Служение Разуму, если верить Себастьяну Мерсье, началось довольно любопытно. Если в нефе новообращенные поклонялись мадемуазель Майар с криками: «Да здравствует Свобода! Да здравствует Родина!», то в темных закоулках собора происходили гораздо менее благопристойные сцены. Автор книги «Париж во времена Революции» пишет, что приделы нефа были — и не без умысла — затянуты драпировкой. Из глубины этих темных закутков слышался игривый смех, привлекавший внимание искателей приключений; приподняв уголок драпировки, они могли наблюдать сцены не менее живописные, нежели те, которые изображали совращение святого Антония…[193]
В последовавшие за этим дни подобные церемонии произошли во всех парижских соборах и церквях.
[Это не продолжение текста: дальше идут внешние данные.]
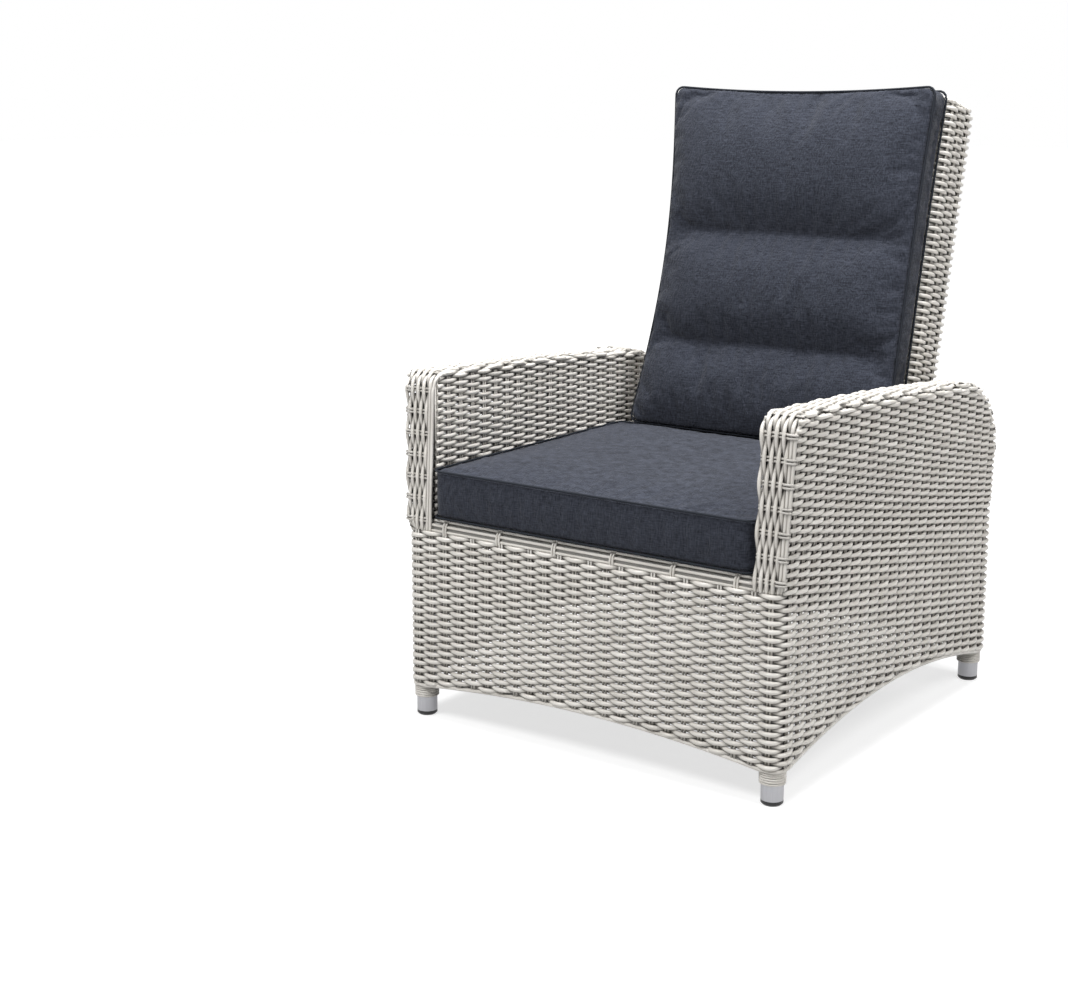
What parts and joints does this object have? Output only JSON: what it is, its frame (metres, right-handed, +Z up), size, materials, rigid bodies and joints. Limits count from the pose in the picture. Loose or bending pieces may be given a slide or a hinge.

В церкви Святого Евстахия служение закончилось настоящей оргией. В нефе установили столы, заставленные бутылками с вином, колбасами, жарким и пирогами. «На алтарях, — добавляет Мерсье, — воздавали дань одновременно сладострастию и чревоугодию». В глубине хоров была установлена декорация деревенского пейзажа с маленькими хижинами, покрытыми соломой, со скалами и купами деревьев. Там бегали за мужчинами группы девушек для того, чтобы заставить тех «пощекотать карманьолу» самым вольным патриотическим способом…
Новая религия, основанная Фабром и Шабо, очень скоро выродилась в безудержную всеобщую вакханалию. Все актрисочки пожелали представлять Разум, и два друга решили устроить для них «экзамены», во время которых они проверяли характеристики этого Разума в весьма странных местах…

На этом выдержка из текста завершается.